The risks of third-party data reliance
A recurring theme in all the presentations was the growing reliance on external data providers for ESG disclosures and the associated risks:
- Methodological inconsistencies: Different providers use varying methodologies, which may not align with an entity’s specific risk profile.
- Non-delegable responsibility: Entities remain accountable for the accuracy of disclosures, regardless of the source of data. Due diligence, verification, and ongoing monitoring are essential.
- On-the-ground verification: Site visits and direct engagement with third party providers are recommended to verify third-party data and gain deeper insights.
- Complex supply chains and geopolitical risk: Understanding ESG risks across global value chains requires investment in technology and expertise to map and manage these risks effectively.
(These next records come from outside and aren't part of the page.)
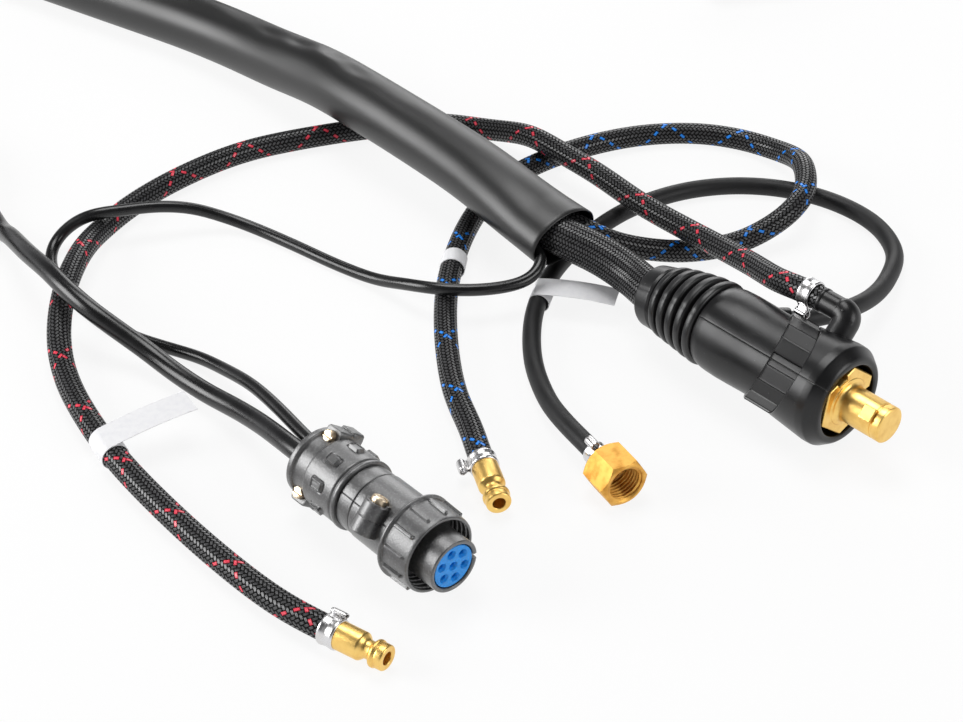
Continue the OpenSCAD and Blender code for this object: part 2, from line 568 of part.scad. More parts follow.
module plug_shell() color([0.19, 0.19, 0.195]) in_plug_frame() difference() {
    union() {
        turned([[shell_z, shell_d / 2 - 0.5], [shell_z + 6, shell_d / 2 - 0.3],
            [shell_z + 6, shell_d / 2 - 0.9], [shell_z + 6.7, shell_d / 2 - 0.9],
            [shell_z + 6.7, shell_d / 2], [ring_z - gap, shell_d / 2]]);
        tower(tower_d, tower_top - 11, tower_top);
    }
    translate([0, 0, ring_z - 10 - fit]) cylinder(d = seat_d + 2 * fit, h = 40);
    translate([0, 0, shell_z - 1]) cylinder(d = barrel_d - 2, h = 40);
    tower(3, tower_top - 7.5, tower_top + 2.5);
    tower(screw_head_d + 2 * gap, tower_top, 12);
}
module shell_screw() color([0.85, 0.75, 0.4]) in_plug_frame() difference() {
    union() {
        tower(3 - 2 * fit, tower_top - 7.3, tower_top + 0.1);
        tower(screw_head_d, tower_top + 0.1, tower_top + 2.1);
    }
    rotate([0, 0, 90 + seam_turn]) translate([12, 0, -28]) rotate([90, 0, 0])
        translate([-4, -0.4, tower_top + 1.2]) cube([8, 0.8, 2]);
}
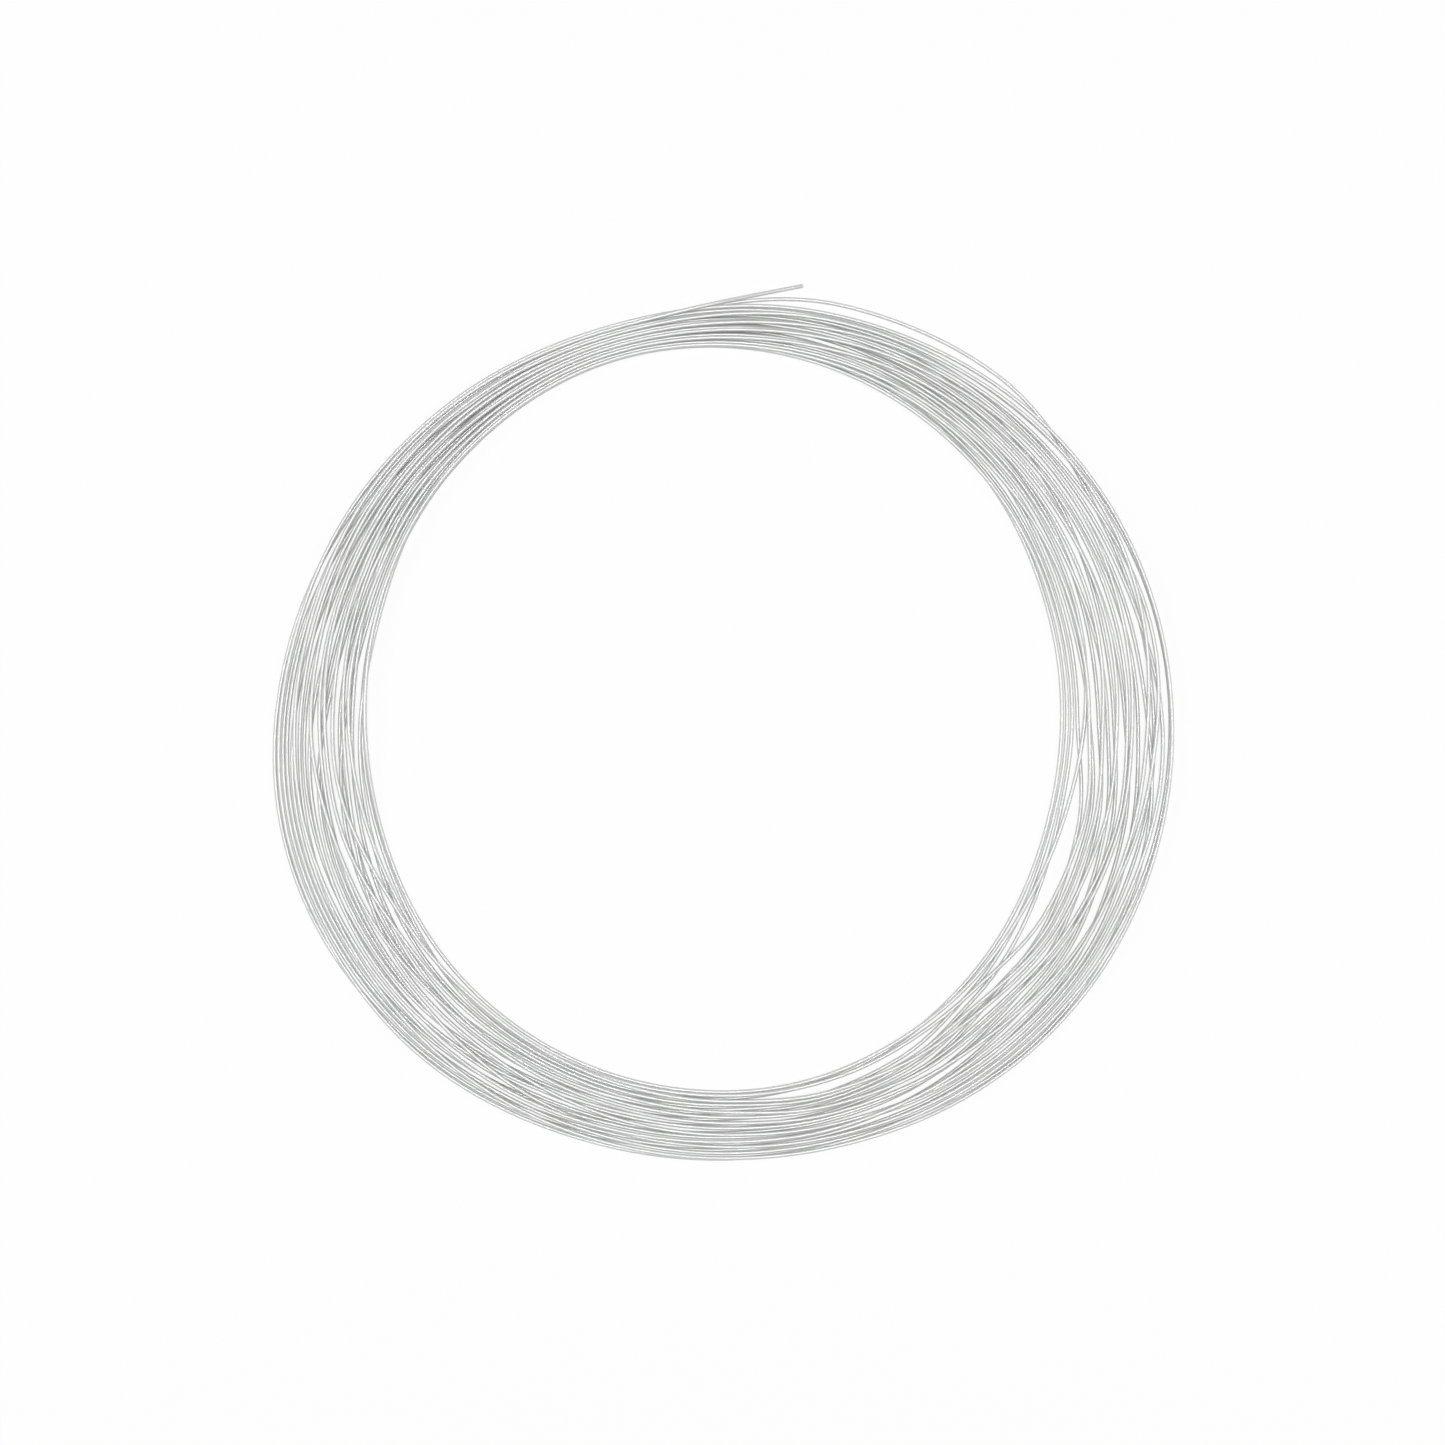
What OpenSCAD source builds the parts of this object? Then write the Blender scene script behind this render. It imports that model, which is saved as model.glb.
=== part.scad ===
// Coil of badminton racket string, lying flat, millimetres, +Z up.
// One unbroken string winds clockwise through four layers, drawn together at a
// narrow waist and spread out elsewhere, and ends in a short straight free end.
// The origin is the middle of the whole outline, on the surface that it lies on.

/* [String] */
// Diameter of the string
cord_d = 0.7; // [0.6:0.01:0.9]
// Clear gap between neighbouring turns, sideways and upwards
turn_gap = 0.42; // [0.41:0.01:0.6]

/* [Coil] */
// Number of loops in the whole coil
loops = 23; // [12:1:24]
// Radius of the open middle, before it is drawn out of round
ring_r = 62; // [50:0.5:80]
// Direction of the narrow waist, in degrees from +X
waist_at = 105; // [0:1:359]
// How far the layers sway across one another, as a share of the free room
sway = 0.8; // [0:0.05:0.95]

/* [Loose loop] */
// How far the first loop stands off the rest beside the waist
stray_out = 2.3; // [0:0.1:6]
// Angle from the waist to the middle of that stretch
stray_at = 43; // [30:1:90]
// Half of the angle that it covers
stray_half = 36; // [15:1:40]

/* [Free end] */
// Length of the straight free end
tail_l = 33; // [20:0.5:60]
// How far the free end bends aside towards its tip
tail_bend = 2.2; // [0:0.1:3]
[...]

Standardisation and benchmarking in climate disclosure
As regulatory frameworks mature and expectations evolve, the shift toward consistent and comparable climate-related disclosures will gain momentum. Key insights from the speakers at the conference include:
Standardisation enhances confidence: The adoption of uniform reporting frameworks such as the Reporting Standards by the AASB is expected to reduce subjectivity and promote consistency across industries. This will support more reliable benchmarking and comparability of disclosures.
Recalibration of voluntary commitments: In light of emerging standards, companies may revise or withdraw previous voluntary statements, including net zero pledges, to ensure alignment with mandatory requirements and evolving best practices.
Proportional compliance: Early-stage disclosures under the new regime are not expected to be perfect. Reasonable and evidence-based estimates are acceptable, and compliance should be guided by ASIC’s regulatory expectations.
By embracing standardisation, businesses can reduce litigation risk, improve stakeholder confidence, and position themselves for long-term regulatory alignment.